## SOURCE MATERIAL
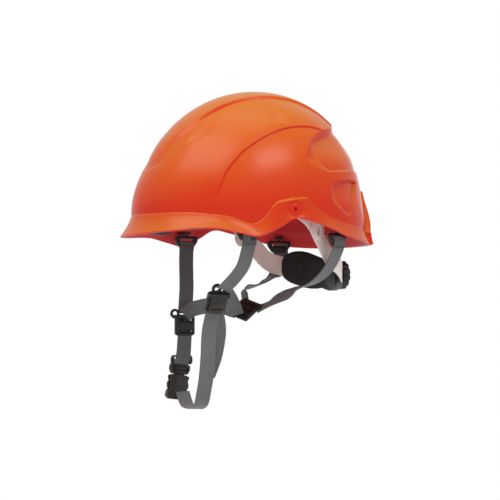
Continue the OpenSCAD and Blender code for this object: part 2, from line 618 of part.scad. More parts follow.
shell();
accessory_socket_left();
accessory_socket_right();
headband();
brow_pad();
front_clip_left();
front_clip_right();
side_arm_left();
side_arm_right();
arm_studs();
crown_pad();
cradle_arm_1();
cradle_arm_2();
cradle_arm_3();
cradle_arm_4();
cradle_arm_5();
cradle_arm_6();
nape_pad();
ratchet_base();
ratchet_cover();
cover_screws();
detent_ring();
ratchet_knob();
drive_pinion();
knob_screw();
rack_left();
rack_right();
hanger_front_left();
hanger_front_right();
hanger_rear_left();
hanger_rear_right();
hanger_rivets();
front_strap_left();
front_strap_right();
rear_strap_left();
rear_strap_right();
neck_slide();
ear_strap_left();
ear_strap_right();
divider_left();
divider_right();
divider_pin_left();
divider_pin_right();
divider_lock_left();
divider_lock_right();
buckle_strap();
ladder_bar();
buckle_plug();
buckle_prong_front();
buckle_prong_rear();
buckle_socket();
chin_strap_end();
chin_strap();
chin_strap_lining();
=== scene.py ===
import json
import math

import bmesh
import bpy
import numpy as np
from mathutils import Matrix, Vector, kdtree


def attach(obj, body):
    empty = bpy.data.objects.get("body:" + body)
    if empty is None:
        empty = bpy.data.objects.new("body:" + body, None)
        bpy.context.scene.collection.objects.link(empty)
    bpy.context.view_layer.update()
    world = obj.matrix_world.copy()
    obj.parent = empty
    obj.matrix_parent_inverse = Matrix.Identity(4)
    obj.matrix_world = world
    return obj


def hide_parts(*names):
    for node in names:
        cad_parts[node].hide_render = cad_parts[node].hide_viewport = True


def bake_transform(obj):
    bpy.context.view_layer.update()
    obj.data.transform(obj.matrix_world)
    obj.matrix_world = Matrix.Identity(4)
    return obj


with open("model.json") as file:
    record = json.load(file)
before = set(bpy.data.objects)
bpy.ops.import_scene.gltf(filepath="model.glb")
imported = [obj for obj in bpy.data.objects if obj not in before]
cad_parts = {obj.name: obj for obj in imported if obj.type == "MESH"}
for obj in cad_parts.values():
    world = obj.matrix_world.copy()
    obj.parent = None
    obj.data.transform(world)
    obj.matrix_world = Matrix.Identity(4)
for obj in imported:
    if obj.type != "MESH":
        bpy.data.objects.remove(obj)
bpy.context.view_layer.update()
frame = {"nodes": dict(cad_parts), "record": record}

MM = 0.001
scene = bpy.context.scene

# ---- camera

CAMERA_AZIMUTH = math.radians(65)
CAMERA_ELEVATION = math.radians(-3)
CAMERA_DISTANCE = 1.6
CAMERA_TARGET = Vector((0.0002, 0.0005, -0.010))
CAMERA_LENS = 104


def direction(azimuth, elevation):
    """Unit vector towards a place seen at that azimuth from the front, and that elevation."""
    return Vector((math.sin(azimuth) * math.cos(elevation),
                   -math.cos(azimuth) * math.cos(elevation), math.sin(elevation)))


def aim(obj, towards):
    """Points an object's -Z axis at a place."""
    obj.rotation_euler = (Vector(towards) - obj.location).to_track_quat("-Z", "Y").to_euler()


def placed(name, data):
    """A new object in the scene."""
    obj = bpy.data.objects.new(name, data)
    scene.collection.objects.link(obj)
    return obj


camera = placed("camera", bpy.data.cameras.new("camera"))
camera.data.lens = CAMERA_LENS
camera.location = CAMERA_TARGET + direction(CAMERA_AZIMUTH, CAMERA_ELEVATION) * CAMERA_DISTANCE
aim(camera, CAMERA_TARGET)
scene.camera = camera

# ---- small maths


def smooth(v, rows):
    """Smooth curve through the rows of a table, flat at both ends."""
    xs, ys = np.array(rows, float).T
    slope = np.zeros(len(xs))
    slope[1:-1] = (ys[2:] - ys[:-2]) / (xs[2:] - xs[:-2])
    v = np.clip(np.asarray(v, float), xs[0], xs[-1])
    i = np.clip(np.searchsorted(xs, v, side="right") - 1, 0, len(xs) - 2)
    w = xs[i + 1] - xs[i]
    s = (v - xs[i]) / w
    return ((2 * s**3 - 3 * s**2 + 1) * ys[i] + (s**3 - 2 * s**2 + s) * w * slope[i]
            + (3 * s**2 - 2 * s**3) * ys[i + 1] + (s**3 - s**2) * w * slope[i + 1])


def ease(t):
    """0 below 0, 1 above 1, and a smooth step between."""
    c = np.clip(t, 0, 1)
    return c * c * (3 - 2 * c)


def unit(v):
    """Each row of v at length 1."""
    return v / np.linalg.norm(v, axis=-1, keepdims=True)


def spline(points, cuts, closed=False):
    """Catmull-Rom curve through the points, with that many steps in each span."""
    p = np.array(points, float)
    n = len(p)
    out = []
    for i in range(n if closed else n - 1):
        if closed:
            a, b, c, d = p[i - 1], p[i], p[(i + 1) % n], p[(i + 2) % n]
        else:
            a, b, c, d = p[max(0, i - 1)], p[i], p[i + 1], p[min(n - 1, i + 2)]
        for t in np.arange(cuts) / cuts:
            out.append(0.5 * (2 * b + (c - a) * t + (2 * a - 5 * b + 4 * c - d) * t**2
                              + (3 * b - a - 3 * c + d) * t**3))
    if not closed:
        out.append(p[-1])
    return np.array(out)


# ---- materials


SHELL_RED = (0.57, 0.026, 0.005)
# Yellower orange painted on up-facing shell surfaces: painted top light
SHELL_PAINTED_TOP_LIGHT = (0.42, 0.130, 0.008)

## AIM
Say how many lines of the listing above contain "imported", with no other words.

## RESPONSE
3